==== Data rows ====

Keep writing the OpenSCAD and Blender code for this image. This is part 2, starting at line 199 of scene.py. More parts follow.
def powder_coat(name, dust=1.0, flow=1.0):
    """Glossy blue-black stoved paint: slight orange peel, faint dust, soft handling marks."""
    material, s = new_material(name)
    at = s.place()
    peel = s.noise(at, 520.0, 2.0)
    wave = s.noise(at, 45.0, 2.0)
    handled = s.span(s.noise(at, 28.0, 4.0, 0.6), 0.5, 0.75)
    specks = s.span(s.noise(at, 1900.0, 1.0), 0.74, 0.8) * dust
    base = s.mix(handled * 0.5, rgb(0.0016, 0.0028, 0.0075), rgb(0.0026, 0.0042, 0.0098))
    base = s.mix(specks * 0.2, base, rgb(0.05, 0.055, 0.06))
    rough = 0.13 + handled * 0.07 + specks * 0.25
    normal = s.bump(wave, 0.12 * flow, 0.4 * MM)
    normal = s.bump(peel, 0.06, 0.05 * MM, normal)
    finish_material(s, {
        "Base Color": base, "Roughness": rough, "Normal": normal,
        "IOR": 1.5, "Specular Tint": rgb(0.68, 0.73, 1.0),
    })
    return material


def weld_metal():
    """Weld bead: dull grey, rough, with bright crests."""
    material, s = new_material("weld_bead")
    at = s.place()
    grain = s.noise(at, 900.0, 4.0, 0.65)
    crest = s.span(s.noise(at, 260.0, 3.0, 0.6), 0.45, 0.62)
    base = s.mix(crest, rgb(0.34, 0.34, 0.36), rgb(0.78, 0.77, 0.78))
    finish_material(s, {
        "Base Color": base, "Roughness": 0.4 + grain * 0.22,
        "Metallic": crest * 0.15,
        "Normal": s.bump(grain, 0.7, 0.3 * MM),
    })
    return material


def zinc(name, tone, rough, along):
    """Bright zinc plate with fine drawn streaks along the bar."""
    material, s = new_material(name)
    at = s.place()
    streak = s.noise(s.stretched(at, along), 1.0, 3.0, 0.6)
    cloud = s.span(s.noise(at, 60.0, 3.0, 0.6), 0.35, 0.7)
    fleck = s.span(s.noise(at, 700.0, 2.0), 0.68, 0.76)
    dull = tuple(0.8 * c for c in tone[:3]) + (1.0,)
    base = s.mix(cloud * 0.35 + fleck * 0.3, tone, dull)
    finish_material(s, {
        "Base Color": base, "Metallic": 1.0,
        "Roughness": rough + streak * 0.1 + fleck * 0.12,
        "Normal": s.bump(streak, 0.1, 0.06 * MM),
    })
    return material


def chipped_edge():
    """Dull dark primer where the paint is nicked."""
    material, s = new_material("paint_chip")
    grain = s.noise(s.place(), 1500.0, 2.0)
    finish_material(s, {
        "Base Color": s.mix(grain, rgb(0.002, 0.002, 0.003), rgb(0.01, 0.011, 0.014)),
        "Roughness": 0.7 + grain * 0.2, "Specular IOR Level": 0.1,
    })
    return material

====
==== Data rows ====

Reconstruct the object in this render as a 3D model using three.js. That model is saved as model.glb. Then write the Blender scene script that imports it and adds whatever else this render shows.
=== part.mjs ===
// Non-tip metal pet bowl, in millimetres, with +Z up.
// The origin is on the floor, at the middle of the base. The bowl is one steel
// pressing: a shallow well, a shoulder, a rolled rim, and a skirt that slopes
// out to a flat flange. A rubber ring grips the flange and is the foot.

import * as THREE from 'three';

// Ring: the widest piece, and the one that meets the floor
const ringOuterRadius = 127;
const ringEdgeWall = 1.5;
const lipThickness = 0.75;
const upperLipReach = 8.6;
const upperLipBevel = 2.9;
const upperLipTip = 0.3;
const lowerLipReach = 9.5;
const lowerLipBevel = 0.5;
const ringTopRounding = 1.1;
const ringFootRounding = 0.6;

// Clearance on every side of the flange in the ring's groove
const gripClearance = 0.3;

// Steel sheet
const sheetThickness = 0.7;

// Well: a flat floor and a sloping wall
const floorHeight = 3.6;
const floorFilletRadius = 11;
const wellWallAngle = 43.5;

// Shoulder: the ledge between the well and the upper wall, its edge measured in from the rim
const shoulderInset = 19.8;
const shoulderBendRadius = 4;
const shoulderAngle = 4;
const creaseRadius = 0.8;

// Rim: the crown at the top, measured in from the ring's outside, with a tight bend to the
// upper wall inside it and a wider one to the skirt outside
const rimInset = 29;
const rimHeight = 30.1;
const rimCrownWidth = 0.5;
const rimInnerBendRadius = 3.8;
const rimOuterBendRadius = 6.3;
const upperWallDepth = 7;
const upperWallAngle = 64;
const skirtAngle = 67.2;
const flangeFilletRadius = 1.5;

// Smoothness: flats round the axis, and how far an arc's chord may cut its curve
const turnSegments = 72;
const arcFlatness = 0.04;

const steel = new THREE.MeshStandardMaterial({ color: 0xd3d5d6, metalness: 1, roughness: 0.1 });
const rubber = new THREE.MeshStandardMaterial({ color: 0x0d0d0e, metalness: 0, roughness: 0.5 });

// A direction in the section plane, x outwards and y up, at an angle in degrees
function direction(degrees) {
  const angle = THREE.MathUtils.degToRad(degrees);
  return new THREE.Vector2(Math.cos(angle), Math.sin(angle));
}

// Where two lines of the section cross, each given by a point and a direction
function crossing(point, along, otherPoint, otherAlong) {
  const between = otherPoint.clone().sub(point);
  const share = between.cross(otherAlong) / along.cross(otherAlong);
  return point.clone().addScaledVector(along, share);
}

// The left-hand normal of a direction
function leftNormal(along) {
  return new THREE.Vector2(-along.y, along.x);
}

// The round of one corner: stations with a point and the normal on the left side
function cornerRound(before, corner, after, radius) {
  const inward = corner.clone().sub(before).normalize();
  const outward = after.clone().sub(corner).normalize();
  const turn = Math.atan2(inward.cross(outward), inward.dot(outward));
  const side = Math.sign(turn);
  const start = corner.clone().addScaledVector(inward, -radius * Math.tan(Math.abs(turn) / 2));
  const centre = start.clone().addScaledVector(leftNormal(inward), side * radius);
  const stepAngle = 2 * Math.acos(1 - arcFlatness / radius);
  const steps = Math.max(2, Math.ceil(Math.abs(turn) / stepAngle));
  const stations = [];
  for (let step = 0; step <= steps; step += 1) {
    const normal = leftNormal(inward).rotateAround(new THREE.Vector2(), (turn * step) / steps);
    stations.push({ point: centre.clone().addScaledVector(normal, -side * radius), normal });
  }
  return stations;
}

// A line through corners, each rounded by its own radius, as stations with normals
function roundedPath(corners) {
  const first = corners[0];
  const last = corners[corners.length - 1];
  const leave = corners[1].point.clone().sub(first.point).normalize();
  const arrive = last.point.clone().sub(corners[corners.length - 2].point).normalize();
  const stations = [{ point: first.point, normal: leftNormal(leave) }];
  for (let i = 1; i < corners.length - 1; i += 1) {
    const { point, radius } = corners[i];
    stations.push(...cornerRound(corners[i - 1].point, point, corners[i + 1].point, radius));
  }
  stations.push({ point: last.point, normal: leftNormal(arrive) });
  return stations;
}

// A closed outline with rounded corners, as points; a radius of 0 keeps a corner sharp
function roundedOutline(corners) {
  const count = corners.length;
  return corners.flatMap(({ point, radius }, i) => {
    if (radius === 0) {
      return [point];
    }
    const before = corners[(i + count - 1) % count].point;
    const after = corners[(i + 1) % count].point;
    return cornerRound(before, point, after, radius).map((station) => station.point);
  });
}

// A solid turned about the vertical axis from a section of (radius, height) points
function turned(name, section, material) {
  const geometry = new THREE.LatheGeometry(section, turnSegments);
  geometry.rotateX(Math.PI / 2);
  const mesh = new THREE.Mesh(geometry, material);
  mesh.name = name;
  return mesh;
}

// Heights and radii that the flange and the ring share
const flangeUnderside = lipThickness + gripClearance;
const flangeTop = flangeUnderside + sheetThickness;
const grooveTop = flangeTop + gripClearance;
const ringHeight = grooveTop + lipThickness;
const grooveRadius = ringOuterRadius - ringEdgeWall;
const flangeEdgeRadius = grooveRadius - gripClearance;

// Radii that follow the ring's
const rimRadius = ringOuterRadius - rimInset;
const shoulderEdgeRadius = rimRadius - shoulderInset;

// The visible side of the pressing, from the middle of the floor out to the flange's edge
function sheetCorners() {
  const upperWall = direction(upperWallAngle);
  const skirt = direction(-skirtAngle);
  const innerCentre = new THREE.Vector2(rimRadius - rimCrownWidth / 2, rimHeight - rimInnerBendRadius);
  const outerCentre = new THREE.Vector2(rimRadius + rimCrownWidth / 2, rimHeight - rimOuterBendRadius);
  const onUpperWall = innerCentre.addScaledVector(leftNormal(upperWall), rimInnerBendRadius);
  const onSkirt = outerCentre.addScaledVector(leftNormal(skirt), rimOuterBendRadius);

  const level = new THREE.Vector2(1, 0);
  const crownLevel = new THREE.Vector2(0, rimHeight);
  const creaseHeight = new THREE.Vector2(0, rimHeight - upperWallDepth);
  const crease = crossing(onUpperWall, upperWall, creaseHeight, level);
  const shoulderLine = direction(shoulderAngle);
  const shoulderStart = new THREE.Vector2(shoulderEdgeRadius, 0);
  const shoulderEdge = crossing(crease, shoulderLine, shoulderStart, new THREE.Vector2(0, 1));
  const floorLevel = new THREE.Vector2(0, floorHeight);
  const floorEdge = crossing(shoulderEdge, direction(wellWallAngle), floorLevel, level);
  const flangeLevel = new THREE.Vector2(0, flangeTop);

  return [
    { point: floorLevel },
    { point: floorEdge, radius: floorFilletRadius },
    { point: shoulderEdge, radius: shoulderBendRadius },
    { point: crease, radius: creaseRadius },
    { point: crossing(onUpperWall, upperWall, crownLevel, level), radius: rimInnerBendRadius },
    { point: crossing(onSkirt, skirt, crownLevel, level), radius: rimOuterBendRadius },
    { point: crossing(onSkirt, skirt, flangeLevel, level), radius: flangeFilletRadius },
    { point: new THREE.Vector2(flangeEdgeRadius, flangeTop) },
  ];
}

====
==== Data rows ====

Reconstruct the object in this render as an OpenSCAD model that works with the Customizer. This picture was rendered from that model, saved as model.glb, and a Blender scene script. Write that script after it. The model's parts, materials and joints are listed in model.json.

====

= Do this =
Check every line for "scene" and show the ones that have it.

= Result for this task =
Keep writing the OpenSCAD and Blender code for this image. This is part 2, starting at line 199 of scene.py. More parts follow.
Reconstruct the object in this render as a 3D model using three.js. That model is saved as model.glb. Then write the Blender scene script that imports it and adds whatever else this render shows.
Reconstruct the object in this render as an OpenSCAD model that works with the Customizer. This picture was rendered from that model, saved as model.glb, and a Blender scene script. Write that script after it. The model's parts, materials and joints are listed in model.json.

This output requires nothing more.